Maybe Ashley Eckstein’s voice acting has something to do with it. She’s much-beloved, but something in her voice sounds a little too polished, her tone shifting between chipper and worried without much shading in between. Both Trace and her older sister Rafa are also performed with chipper cartoonishness that sometimes felt like it belonged in a show for a much younger audience.
Trace and Rafa are both in financial trouble. Trace is shaken down for her sister’s debt, only to discover that Rafa keeps taking jobs that land her in over her head. (Or, at least, I think that’s what Rafa’s situation is. It was a little unclear at first whether she owned the laundromat or was stealing from it or both. She has somehow acquired a reputation for being able to fix droids, but doesn’t usually do so; asking her mechanic sister to help seems to be a first.) Their plotline is serviceable but unexciting, with the straightforward dialogue typical of The Clone Wars. Rafa and Trace feel almost more like mother and daughter than sisters. Rafa touches Trace’s face in a patronizing, showy way that may or may not have been intended to look purely affectionate.

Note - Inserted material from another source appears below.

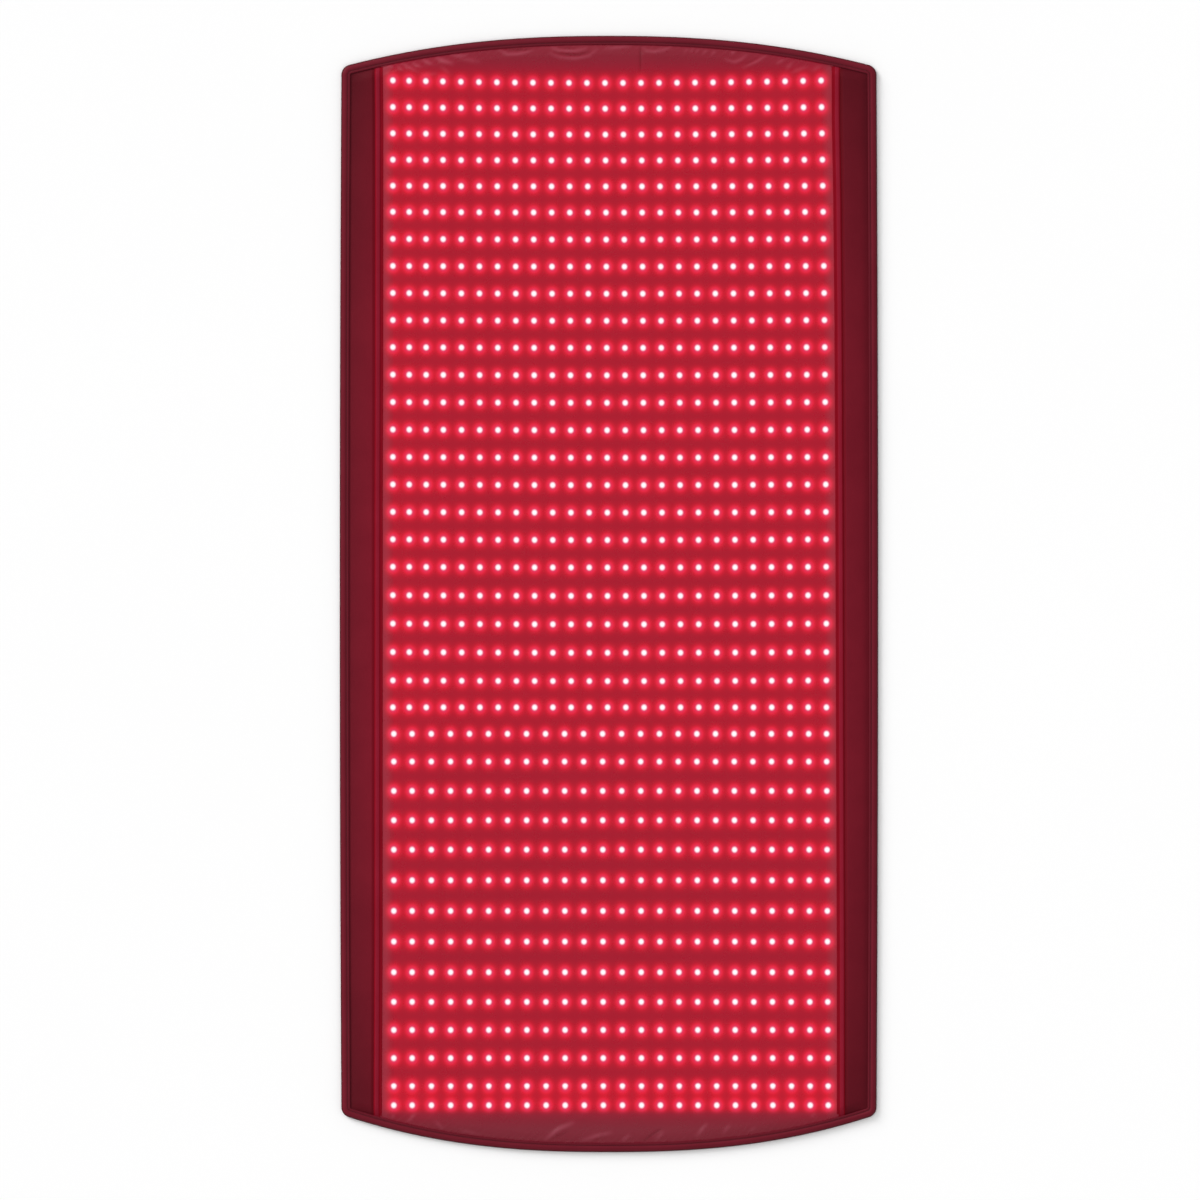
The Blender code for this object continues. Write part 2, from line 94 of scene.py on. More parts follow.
bed_room = 0.0003
pad_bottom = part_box("foot_panel_foam_core")[0][2]
pad_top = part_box("foot_panel_foam_core")[1][2]
bed_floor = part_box("foot_panel_reflector_sheet")[0][2] - bed_room
bed_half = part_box("foot_panel_reflector_sheet")[1][0] + bed_room
bed_end = {
    "head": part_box("head_flap_reflector_sheet")[1][1] + bed_room,
    "foot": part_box("foot_flap_reflector_sheet")[0][1] - bed_room,
}
pad_edge_top = 0.0054
pad_inset = 0.0030
flange_width = 0.015
side_slope = 0.038
end_slope = 0.016
bed_columns = 62
slope_columns = 14


def side_edge(y):
    """Half the mat's width at a place along its length."""
    return half_width - side_bow * (y / half_length) ** 2


def corner_centre(end):
    """The centre of a rounded corner's circle, and how far the end curve leans there."""
    centre_x = side_edge(half_length - end_rise[end]) - corner_radius
    lean = math.atan(end_rise[end] * end_power[end] / centre_x)
    return centre_x, half_length - end_rise[end] - corner_radius * math.cos(lean), lean


def end_edge(end, x, inset=0.0):
    """How far from the middle the head's (1) or the foot's (-1) edge is, moved in by an inset."""
    centre_x, centre_y, lean = corner_centre(end)
    reach = np.abs(x)
    curve_end = centre_x + corner_radius * math.sin(lean)
    fall = end_rise[end] * (reach / curve_end) ** end_power[end]
    slope = end_power[end] * fall / np.maximum(reach, 0.001)
    curve = half_length - fall - inset * np.hypot(1, slope)
    radius = max(corner_radius - inset, 0.0)
    past = np.clip(reach - centre_x, 0.0, radius)
    corner = centre_y + np.sqrt(radius**2 - past**2)
    turned = reach > centre_x + radius * math.sin(lean)
    return np.where(turned & (radius > 0), np.minimum(corner, curve), curve)


def crown(share):
    """How much of its full rise the padding has, at a share of the way up its slope."""
    return 1 - (1 - np.clip(share, 0.0, 1.0)) ** 2


def in_from_edges(x, y):
    """How far a place lies in from the mat's side, and how far from its end."""
    ends = np.where(y > 0, end_edge(1, x), end_edge(-1, x))
    return side_edge(y) - np.abs(x), ends - np.abs(y)


def padding_top(x, y):
    """Height of the foam's upper side, which falls off towards the mat's edges."""
    from_side, from_end = in_from_edges(x, y)
    rise = crown((from_side - flange_width) / side_slope) * crown((from_end - flange_width) / end_slope)
    return pad_edge_top + (pad_top - pad_edge_top) * rise


def length_lines(length, step, end_step, inset):
    """A length's lines of points, from the foot to the head: each one's place along the mat, the
    end that it bends towards (1, -1, or 0) and its share of the way to that end's curve."""
    fold = folds[lengths[length][2]]
    reach = fold_reach[length]
    bend = half_length - max(end_rise.values()) - end_margin
    low = {"head": head_meeting, "middle": foot_meeting, "foot": -bend}[length]
    high = {"head": bend, "middle": head_meeting, "foot": foot_meeting}[length]
    fine = np.linspace(fold - reach, fold + reach, fold_lines)
    before = np.linspace(low, fold - reach, max(2, round((fold - reach - low) / step)) + 1)[:-1]
    after = np.linspace(fold + reach, high, max(2, round((high - fold - reach) / step)) + 1)[1:]
    lines = [(y, 0, 0.0) for y in np.concatenate([before, fine, after])]
    count = max(2, round((half_length - inset - bend) / end_step))
    shares = np.linspace(0, 1, count + 1)[1:]
    if length == "head":
        lines += [(bend, 1, share) for share in shares]
    if length == "foot":
        lines = [(-bend, -1, share) for share in shares[::-1]] + lines
    return lines


def line_place(line, x, inset):
    """Where points of a line lie along the mat."""
    y, end, share = line
    return y + share * (end * end_edge(end, x, inset) - y) if end else np.full_like(x, y)


def read_out(items, name, width=1, kind=float):
    """One property of a mesh's points, corners or faces, as an array."""
    values = np.empty(len(items) * width, kind)
    items.foreach_get(name, values)
    return values.reshape(-1, width) if width > 1 else values


def lay_grid(name, columns, lines, place):
    """A grid primitive whose points are moved to where a function puts each column of a line. Its
    UV map holds where each point lies on the flat cloth, in metres: the function gives that too,
    or else it is the point's place across and along the mat."""
    bpy.ops.object.select_all(action="DESELECT")
    bpy.ops.mesh.primitive_grid_add(x_subdivisions=columns - 1, y_subdivisions=lines - 1, size=2)
    piece = bpy.context.object
    piece.name = piece.data.name = name
    points = read_out(piece.data.vertices, "co", 3)
    column = np.rint((points[:, 0] + 1) / 2 * (columns - 1)).astype(int)
    line = np.rint((points[:, 1] + 1) / 2 * (lines - 1)).astype(int)
    moved = np.zeros_like(points)
    flat = np.zeros((len(points), 2))
    for number in range(lines):
        on_line = line == number
        laid = place(column[on_line], number)
        moved[on_line] = np.stack(laid[:3], axis=1)
        flat[on_line] = np.stack(laid[3:] or laid[:2], axis=1)
    piece.data.vertices.foreach_set("co", moved.ravel())
    corners = read_out(piece.data.loops, "vertex_index", kind=int)
    cloth = piece.data.uv_layers[0]
    cloth.name = "cloth"
    cloth.data.foreach_set("uv", flat[corners].ravel())
    piece.data.update()
    return piece


def set_modifier(piece, kind, **settings):
    """Adds a modifier with its settings to a piece and applies it."""
    bpy.ops.object.select_all(action="DESELECT")
    bpy.context.view_layer.objects.active = piece
    piece.select_set(True)
    modifier = piece.modifiers.new(kind.lower(), kind)
    for setting, value in settings.items():
        setattr(modifier, setting, value)
    bpy.ops.object.modifier_apply(modifier=modifier.name)


def cut_pocket(piece, low, high):
    """Cuts a box with some room round it out of a closed piece."""
    bpy.ops.object.select_all(action="DESELECT")
    bpy.ops.mesh.primitive_cube_add(size=1)
    cutter = bpy.context.object
    cutter.location = [(a + b) / 2 for a, b in zip(low, high)]
    cutter.scale = [b - a + 2 * bed_room for a, b in zip(low, high)]
    set_modifier(piece, "BOOLEAN", operation="DIFFERENCE", solver="EXACT", object=cutter)
    bpy.data.objects.remove(cutter)


def bend_with(piece):
    """Bakes a piece's placement into its mesh."""
    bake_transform(piece)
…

Then comes the obligatory action scene, a chase that is inventive enough but feels oddly placed. The demolition droid wrecks things right and left, giving the chase a lot of its humor and sense of adventure. The fun, skirling cartoon music played alongside action beats worked for me. But the scene doesn’t hook into the main plot very well until the predictable end, where Ahsoka has to choose whether or not to use the Force.
I want to give a special shout-out to the marina at the very end of the episode. The music, crowds, animation, and lighting really come together to make it feel like a real place. Fans know there are lakes and other waterways on Coruscant, but to actually see one surrounded by the city marina was satisfying.
This episode begins the season’s journey to the Siege of Mandalore arc, so there will be a lot more Ahsoka in the few weeks. I’m looking forward to it, while also keeping in mind some inevitable truths: there will be stilted dialogue and some vague character relationships. Hopefully, there will also be some more staring longingly at the sky and listening to music only a Star Wars hero can hear.